## Problem description
Repeat every line, exactly, from the very first through the one where "flap_front = np.array([flap_along[1], -flap_along[0]])" appears. Add nothing else.

## Data excerpt
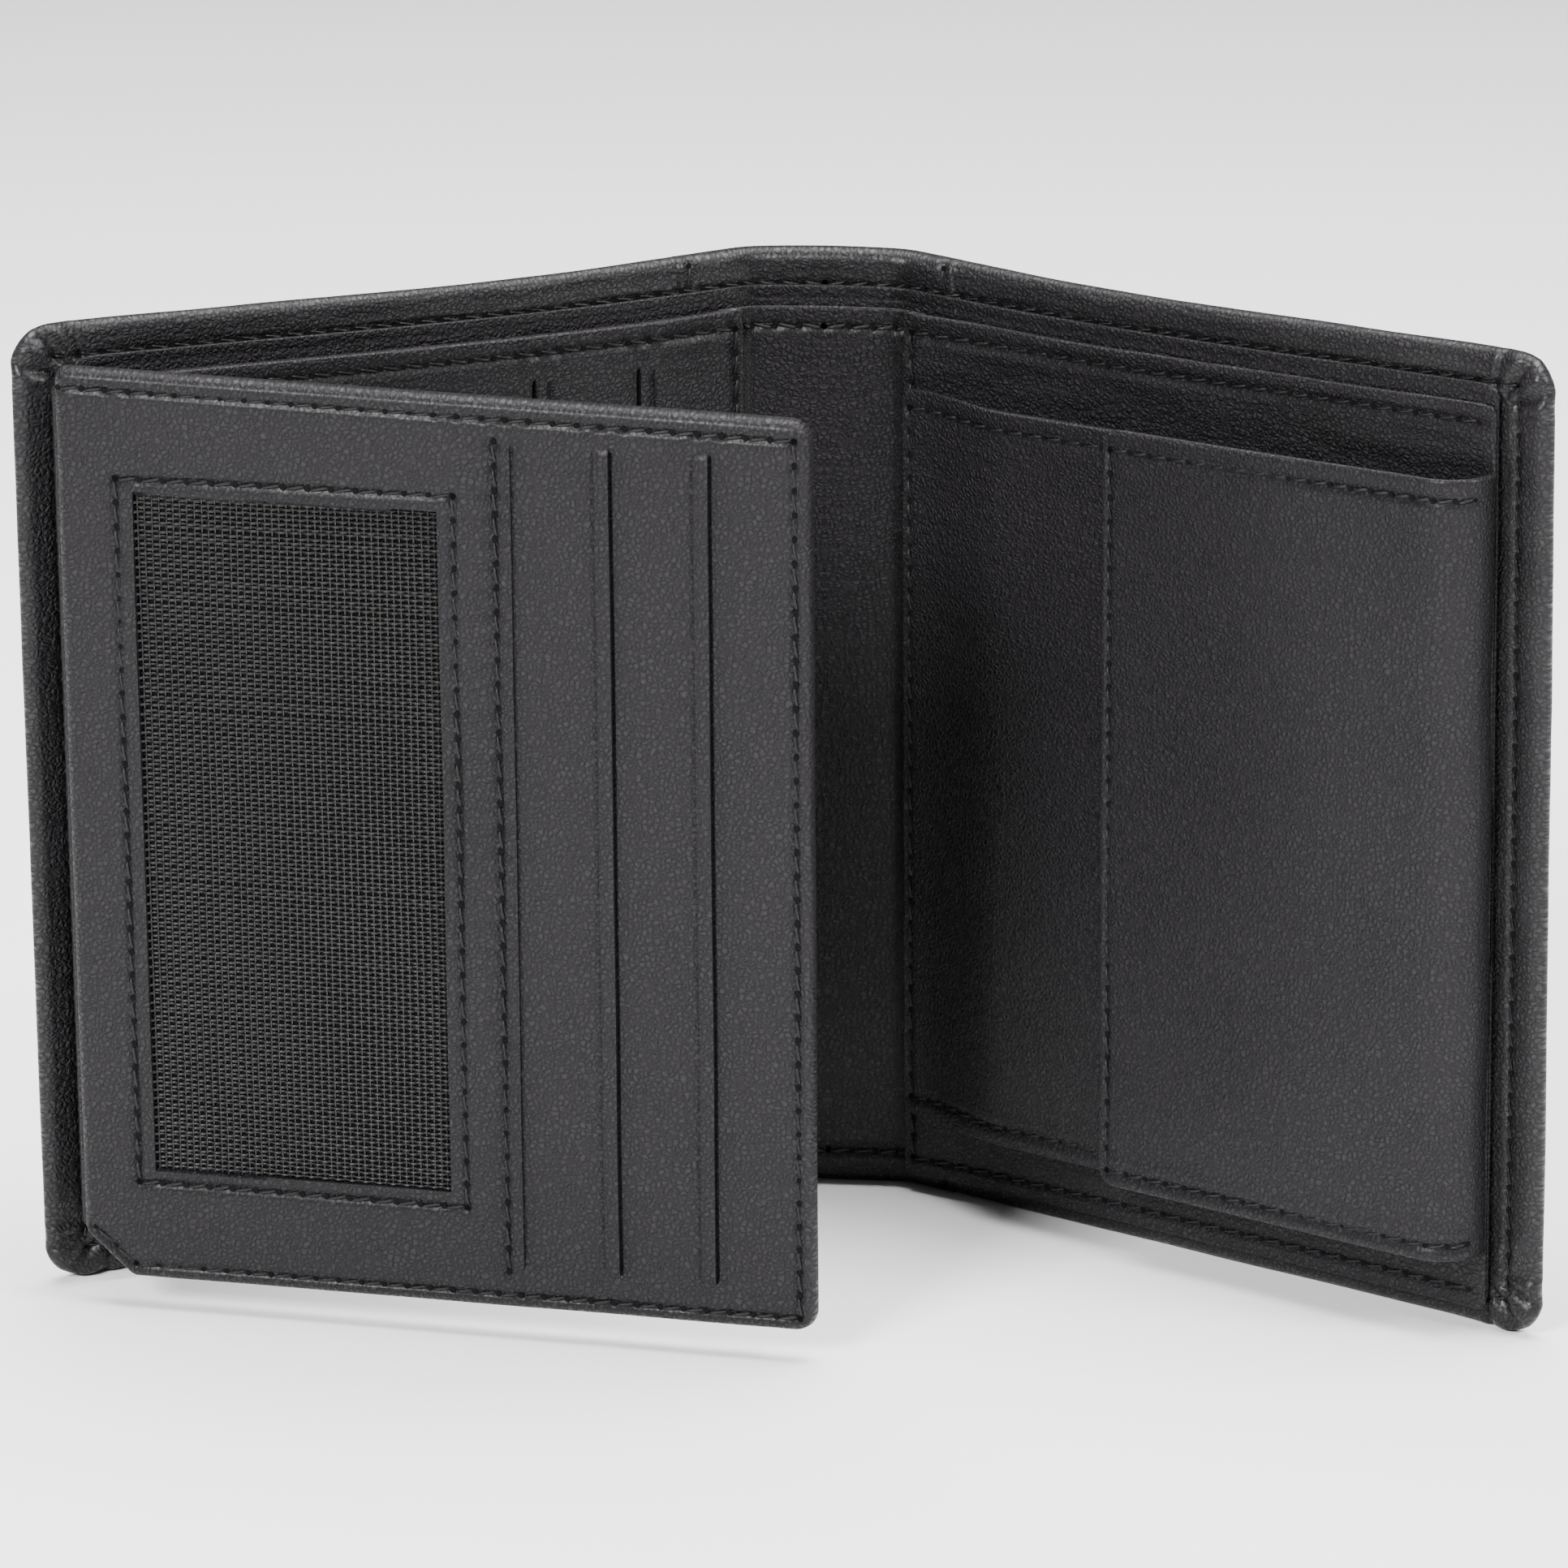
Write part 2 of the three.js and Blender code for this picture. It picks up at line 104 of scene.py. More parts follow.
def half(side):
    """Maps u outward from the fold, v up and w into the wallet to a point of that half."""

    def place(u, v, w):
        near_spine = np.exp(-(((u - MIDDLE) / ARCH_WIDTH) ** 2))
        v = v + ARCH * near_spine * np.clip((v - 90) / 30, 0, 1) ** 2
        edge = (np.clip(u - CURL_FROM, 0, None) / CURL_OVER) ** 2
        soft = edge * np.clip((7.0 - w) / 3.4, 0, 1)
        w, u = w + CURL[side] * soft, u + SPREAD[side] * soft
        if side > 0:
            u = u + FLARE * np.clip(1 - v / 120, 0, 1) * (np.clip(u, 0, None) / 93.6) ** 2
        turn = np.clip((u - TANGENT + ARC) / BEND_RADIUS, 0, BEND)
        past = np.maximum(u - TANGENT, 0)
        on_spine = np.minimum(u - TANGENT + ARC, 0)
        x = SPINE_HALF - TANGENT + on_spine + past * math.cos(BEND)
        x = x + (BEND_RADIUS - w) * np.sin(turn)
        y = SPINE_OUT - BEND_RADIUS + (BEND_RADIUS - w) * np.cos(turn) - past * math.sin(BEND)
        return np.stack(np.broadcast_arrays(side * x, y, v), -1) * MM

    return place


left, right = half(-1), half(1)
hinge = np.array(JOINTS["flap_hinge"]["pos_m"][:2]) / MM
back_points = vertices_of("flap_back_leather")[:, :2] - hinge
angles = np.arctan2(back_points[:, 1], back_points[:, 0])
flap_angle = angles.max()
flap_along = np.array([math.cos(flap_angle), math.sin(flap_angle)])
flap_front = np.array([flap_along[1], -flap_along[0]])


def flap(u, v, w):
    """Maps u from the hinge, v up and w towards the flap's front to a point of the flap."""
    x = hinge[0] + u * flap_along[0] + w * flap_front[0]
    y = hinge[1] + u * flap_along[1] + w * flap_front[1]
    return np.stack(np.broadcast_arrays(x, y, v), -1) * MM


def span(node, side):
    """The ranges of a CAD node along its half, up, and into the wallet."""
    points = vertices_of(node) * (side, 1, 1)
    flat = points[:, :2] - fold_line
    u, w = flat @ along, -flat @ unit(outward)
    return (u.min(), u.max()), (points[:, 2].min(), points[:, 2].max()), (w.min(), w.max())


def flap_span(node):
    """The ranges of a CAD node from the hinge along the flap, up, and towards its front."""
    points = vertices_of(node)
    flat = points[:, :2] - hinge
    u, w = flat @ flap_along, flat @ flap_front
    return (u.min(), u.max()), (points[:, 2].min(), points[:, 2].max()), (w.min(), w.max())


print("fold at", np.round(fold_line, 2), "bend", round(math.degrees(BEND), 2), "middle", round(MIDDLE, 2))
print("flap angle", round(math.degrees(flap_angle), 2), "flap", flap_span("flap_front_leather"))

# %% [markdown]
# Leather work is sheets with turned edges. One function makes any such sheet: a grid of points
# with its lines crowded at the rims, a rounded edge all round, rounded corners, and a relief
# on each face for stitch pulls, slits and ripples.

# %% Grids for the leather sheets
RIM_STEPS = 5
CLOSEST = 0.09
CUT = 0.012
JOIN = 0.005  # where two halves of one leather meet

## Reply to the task
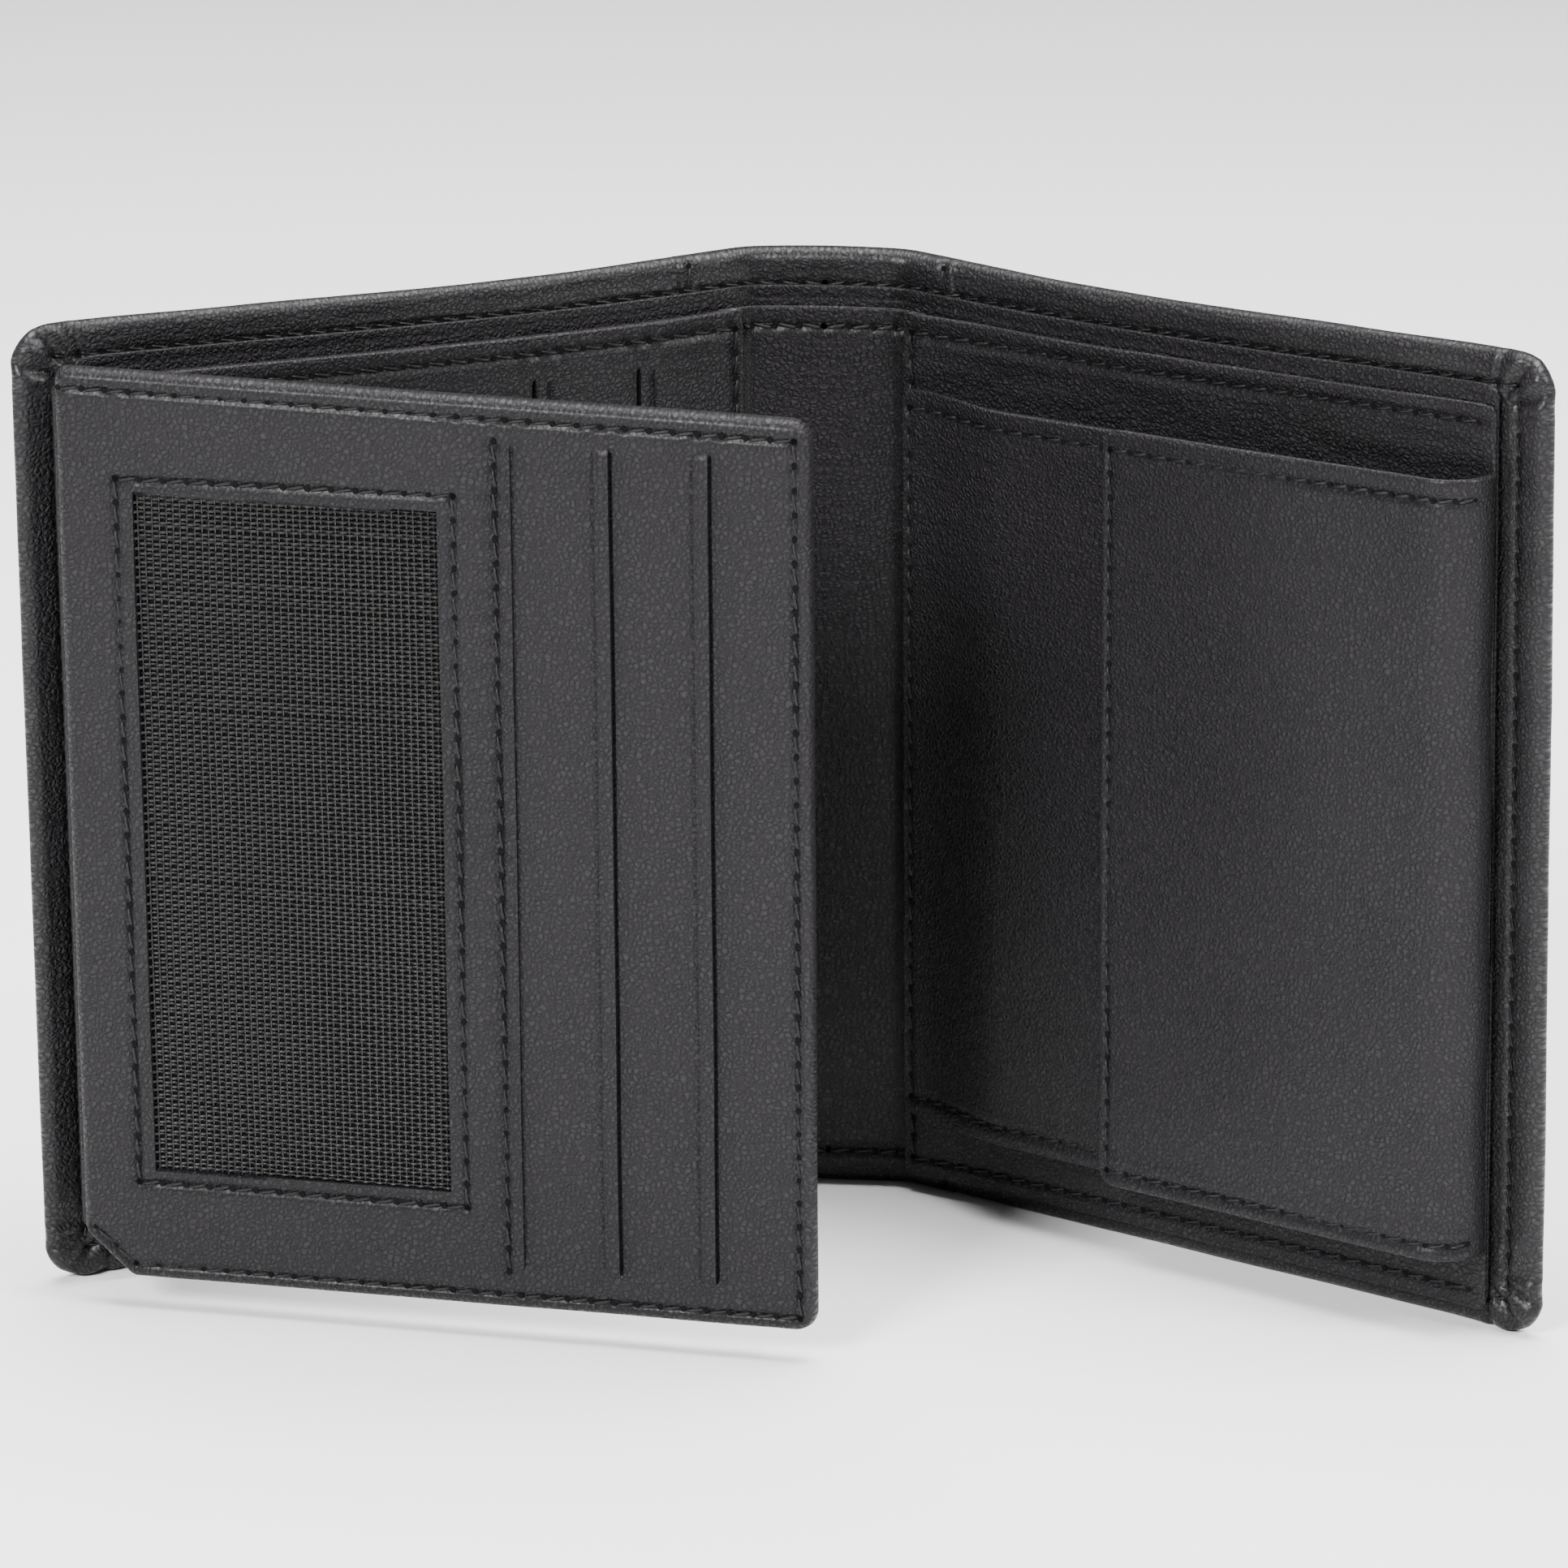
Write part 2 of the three.js and Blender code for this picture. It picks up at line 104 of scene.py. More parts follow.
def half(side):
    """Maps u outward from the fold, v up and w into the wallet to a point of that half."""

    def place(u, v, w):
        near_spine = np.exp(-(((u - MIDDLE) / ARCH_WIDTH) ** 2))
        v = v + ARCH * near_spine * np.clip((v - 90) / 30, 0, 1) ** 2
        edge = (np.clip(u - CURL_FROM, 0, None) / CURL_OVER) ** 2
        soft = edge * np.clip((7.0 - w) / 3.4, 0, 1)
        w, u = w + CURL[side] * soft, u + SPREAD[side] * soft
        if side > 0:
            u = u + FLARE * np.clip(1 - v / 120, 0, 1) * (np.clip(u, 0, None) / 93.6) ** 2
        turn = np.clip((u - TANGENT + ARC) / BEND_RADIUS, 0, BEND)
        past = np.maximum(u - TANGENT, 0)
        on_spine = np.minimum(u - TANGENT + ARC, 0)
        x = SPINE_HALF - TANGENT + on_spine + past * math.cos(BEND)
        x = x + (BEND_RADIUS - w) * np.sin(turn)
        y = SPINE_OUT - BEND_RADIUS + (BEND_RADIUS - w) * np.cos(turn) - past * math.sin(BEND)
        return np.stack(np.broadcast_arrays(side * x, y, v), -1) * MM

    return place


left, right = half(-1), half(1)
hinge = np.array(JOINTS["flap_hinge"]["pos_m"][:2]) / MM
back_points = vertices_of("flap_back_leather")[:, :2] - hinge
angles = np.arctan2(back_points[:, 1], back_points[:, 0])
flap_angle = angles.max()
flap_along = np.array([math.cos(flap_angle), math.sin(flap_angle)])
flap_front = np.array([flap_along[1], -flap_along[0]])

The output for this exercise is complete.